The article made The Independent and The Daily Mail. The Independent article was enormous, had a mention on the front page and a double page spread. There was a lovely picture of my student and I was the major focus of the article. I couldn’t believe it. The enquiries flooded in!
Now I only work for myself. I call myself Midwinter Tuition and took on a friend to tutor students in French, expanding my subjects even more. I studied Teaching English as A Foreign Language to continue the expansion. My podcast has over 150K downloads and my website has had over 15K hits.
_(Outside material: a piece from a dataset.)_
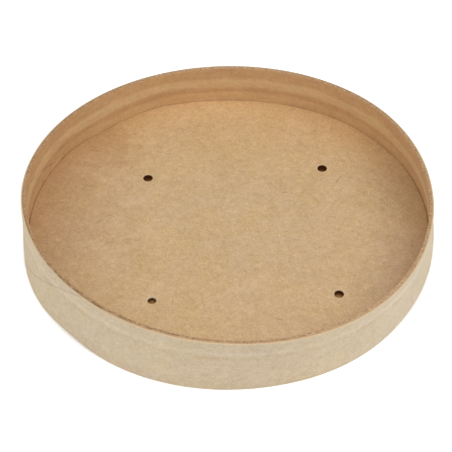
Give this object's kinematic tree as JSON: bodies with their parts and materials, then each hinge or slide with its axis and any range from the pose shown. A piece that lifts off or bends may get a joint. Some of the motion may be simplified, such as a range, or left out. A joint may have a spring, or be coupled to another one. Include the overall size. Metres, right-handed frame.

I worked hard, tutoring every night and one daytime a week, it was tiring but so worthwhile.
Once both children were in school I started teaching more daytime lessons, coming home from the school run to plug into Skype, only signing off just before the school run, every day. Evening lessons are becoming harder and harder as the kids’ bedtimes are already stretching towards my teaching time, plus clubs and activities have to take priority.
I am proud to be going solo now, free from the constraints of the education system. It feels amazing. I admire all the teachers still working their backsides off in school, but it’s not for me. I love the independence of working alone, but still reaching out into so many people’s lives through tuition. Long may it continue!